• TASK PROMPT:
Reproduce exactly the lines from the top of the records below through the line holding "over dark ground.".

• RECORDS SHOWN:
>> START

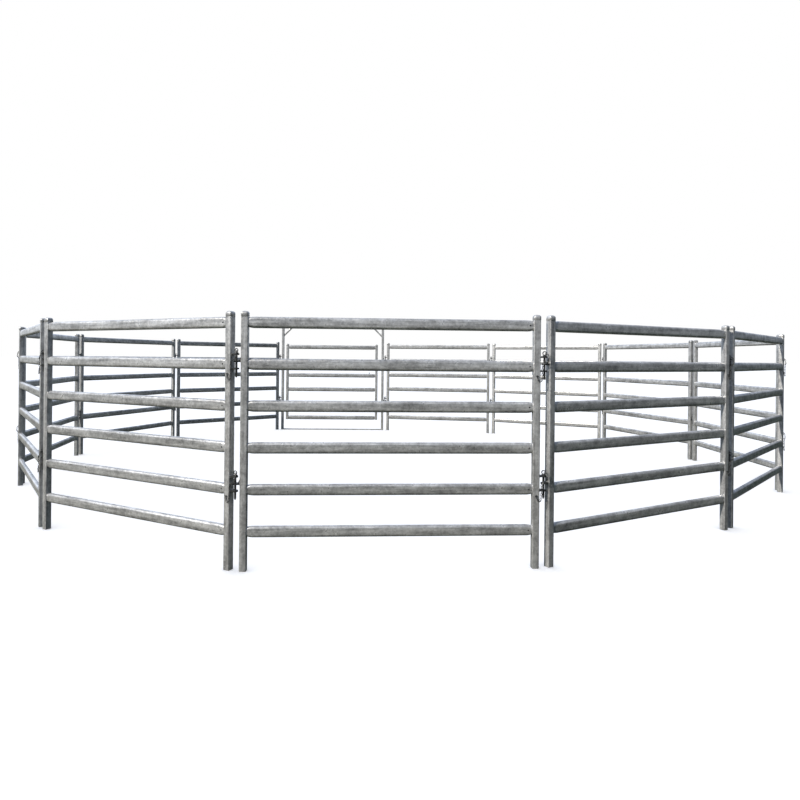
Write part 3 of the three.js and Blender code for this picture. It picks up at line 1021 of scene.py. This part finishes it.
def add_world():
    """White to the camera, and to the steel a pale sky over dark ground.

    The sky is brighter on the sun's side, and behind the yard.
    """
    world = bpy.data.worlds.new("sky")
    world.use_nodes = True
    bpy.context.scene.world = world
    tree = world.node_tree
    nodes, links = tree.nodes, tree.links
    way = nodes.new("ShaderNodeSeparateXYZ")
    links.new(nodes.new("ShaderNodeTexCoord").outputs["Generated"], way.inputs[0])
    rise = nodes.new("ShaderNodeMapRange")
    rise.inputs["From Min"].default_value = -1
    links.new(way.outputs["Z"], rise.inputs["Value"])
    ramp = nodes.new("ShaderNodeValToRGB")
    links.new(rise.outputs["Result"], ramp.inputs[0])
    elements = ramp.color_ramp.elements
    while len(elements) < len(SKY):
        elements.new(0.5)
    for element, (position, colour) in zip(elements, SKY):
        element.position = position
        element.color = (*colour, 1)
    across = nodes.new("ShaderNodeMapRange")
    across.inputs["From Min"].default_value = -1
    across.inputs["To Min"].default_value = SUN_SIDE_SKY
    across.inputs["To Max"].default_value = FAR_SIDE_SKY
    links.new(way.outputs["X"], across.inputs["Value"])
    behind = nodes.new("ShaderNodeMapRange")
    behind.inputs["To Min"].default_value = 1
    behind.inputs["To Max"].default_value = BACK_SKY
    links.new(way.outputs["Y"], behind.inputs["Value"])
    strength = nodes.new("ShaderNodeMath")
    strength.operation = "MULTIPLY"
    links.new(across.outputs["Result"], strength.inputs[0])
    links.new(behind.outputs["Result"], strength.inputs[1])
    seen = nodes["Background"]
    seen.inputs["Color"].default_value = (1, 1, 1, 1)
    sky = nodes.new("ShaderNodeBackground")
    links.new(ramp.outputs["Color"], sky.inputs["Color"])
    links.new(strength.outputs[0], sky.inputs["Strength"])
    choice = nodes.new("ShaderNodeMixShader")
    links.new(nodes.new("ShaderNodeLightPath").outputs["Is Camera Ray"], choice.inputs[0])
    links.new(sky.outputs[0], choice.inputs[1])
    links.new(seen.outputs[0], choice.inputs[2])
    links.new(choice.outputs[0], nodes["World Output"].inputs["Surface"])


def floor_material():
    """White floor to the camera, with a painted contact shadow: its glow dims close to a foot; dull
    ground in what the steel reflects.
    """
    s = Shader("pale_floor")
    nodes, links = s.tree.nodes, s.tree.links
    nodes.remove(s.surface)
    pale = s.node("ShaderNodeBsdfDiffuse", {"Color": FLOOR_WHITE})
    # Painted shadow: ambient occlusion dims the floor's glow close to a foot.
    open_share = s.node("ShaderNodeAmbientOcclusion", {"Distance": PAINTED_SHADOW_REACH}).outputs["AO"]
    strength = s.ramp(open_share, PAINTED_SHADOW_DARKEST_AO, PAINTED_SHADOW_CLEAR_AO, PAINTED_SHADOW_GLOW, GLOW_IN_THE_OPEN)
    glow = s.node("ShaderNodeEmission", {"Color": FLOOR_GLOW, "Strength": strength})
    both = s.node("ShaderNodeAddShader", {0: pale.outputs[0], 1: glow.outputs[0]})
    dull = s.node("ShaderNodeBsdfDiffuse", {"Color": DULL_GROUND})
    view = s.node("ShaderNodeLightPath").outputs["Is Camera Ray"]
    choice = s.node("ShaderNodeMixShader", {0: view, 1: dull.outputs[0], 2: both.outputs[0]})
    links.new(choice.outputs[0], nodes["Material Output"].inputs["Surface"])
    return s.material


def add_floor():
    """Level floor, which is only part of the stage."""
    mesh = bpy.data.meshes.new("floor")
    corners = [(x * FLOOR_REACH, y * FLOOR_REACH, 0) for x, y in ((-1, -1), (1, -1), (1, 1), (-1, 1))]
    mesh.from_pydata(corners, [], [(0, 1, 2, 3)])
    mesh.materials.append(floor_material())
    floor = bpy.data.objects.new("floor", mesh)
    bpy.context.scene.collection.objects.link(floor)
    return floor


def add_sun(floor):
    """Sun from the left and front. It doesn't light the floor, so no shadows fall there."""
    data = bpy.data.lights.new("sun", "SUN")
    data.energy = SUN_STRENGTH
    data.angle = SUN_SPREAD
    data.color = SUN_COLOUR
    sun = bpy.data.objects.new("sun", data)
    bpy.context.scene.collection.objects.link(sun)
    sun.rotation_mode = "QUATERNION"
    sun.rotation_quaternion = SUN_FROM.to_track_quat("Z", "Y")
    unlit = bpy.data.collections.new("not_lit_by_the_sun")
    unlit.objects.link(floor)
    sun.light_linking.receiver_collection = unlit
    unlit.collection_objects[0].light_linking.link_state = "EXCLUDE"


add_camera()
add_world()
add_sun(add_floor())
bpy.context.scene.view_settings.view_transform = "Standard"
add_bays()
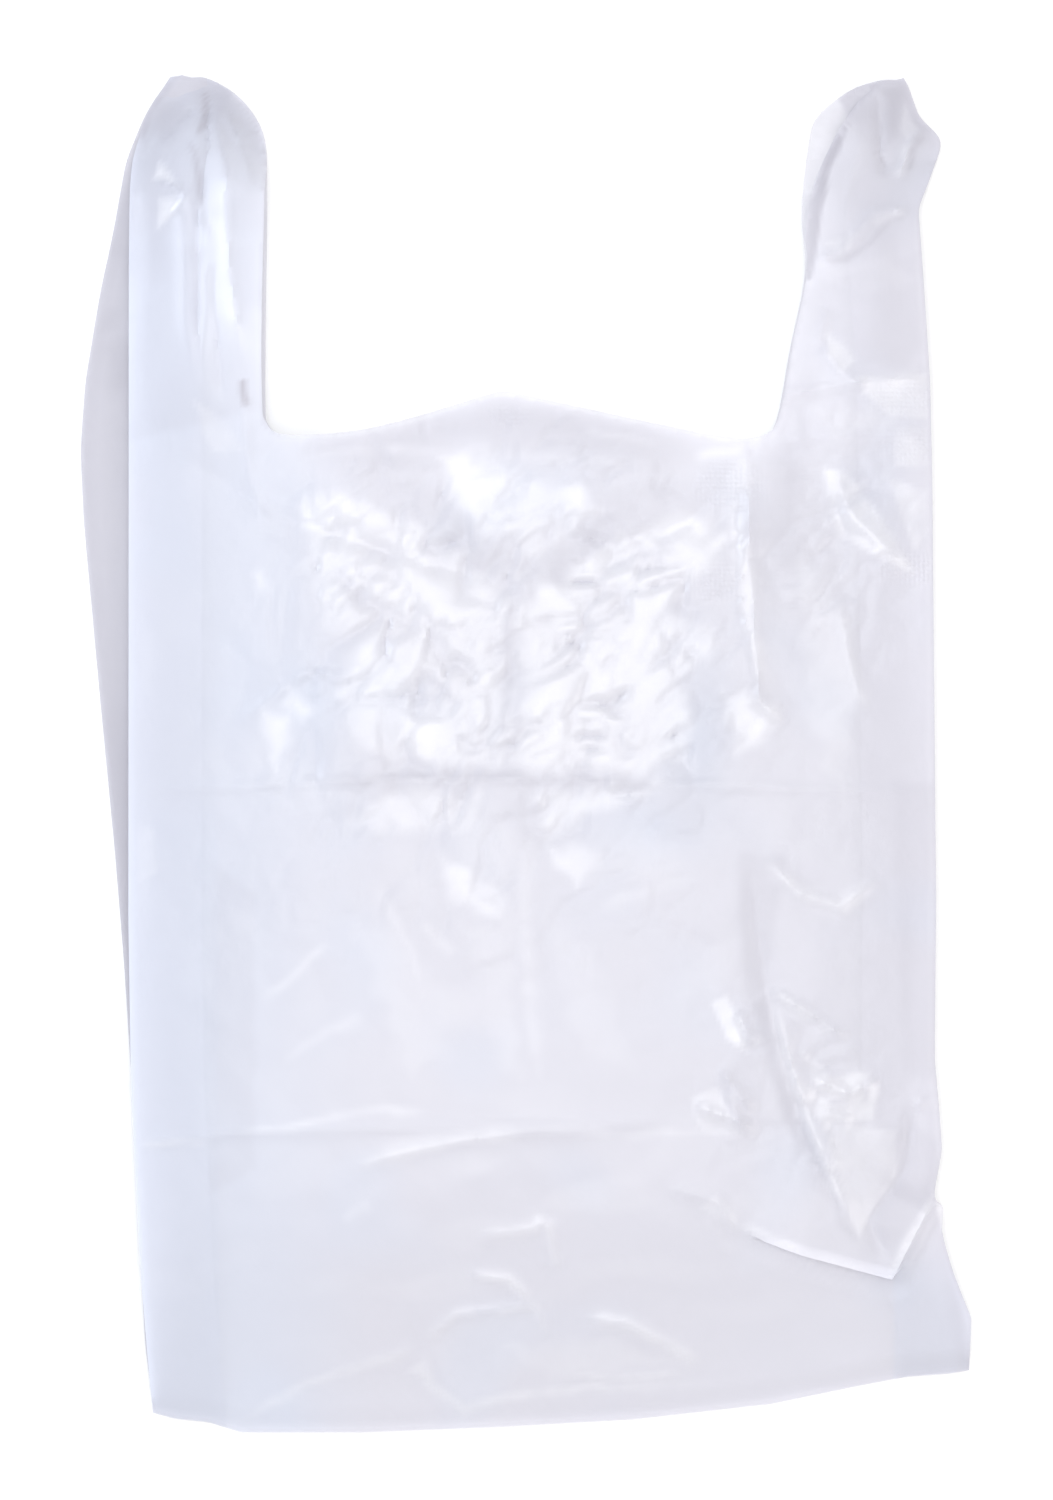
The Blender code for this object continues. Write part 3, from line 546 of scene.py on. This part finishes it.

>> END

• OUTPUT FOR THIS EXERCISE:
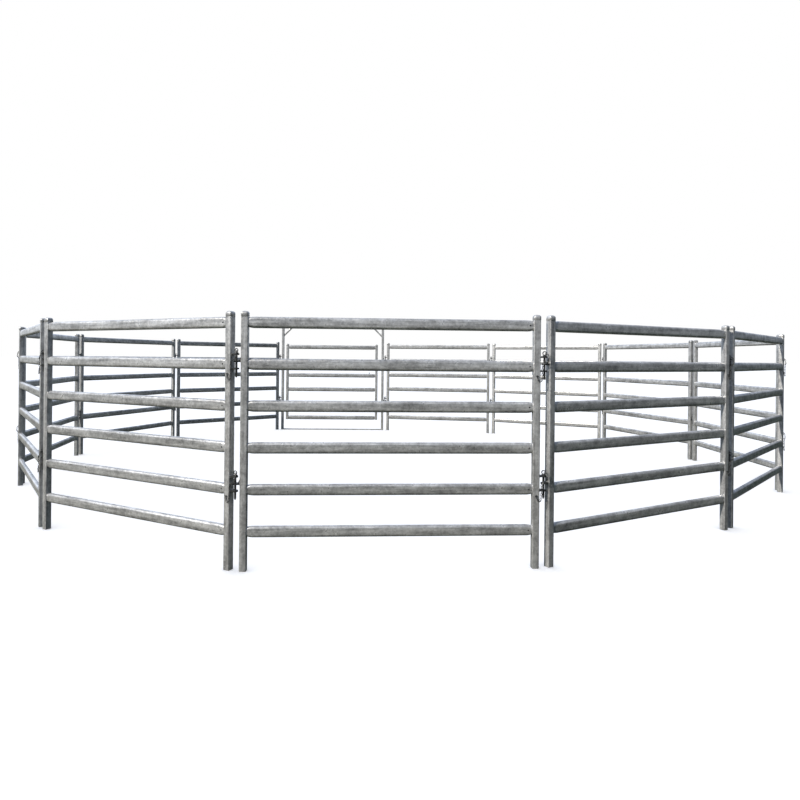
Write part 3 of the three.js and Blender code for this picture. It picks up at line 1021 of scene.py. This part finishes it.
def add_world():
    """White to the camera, and to the steel a pale sky over dark ground.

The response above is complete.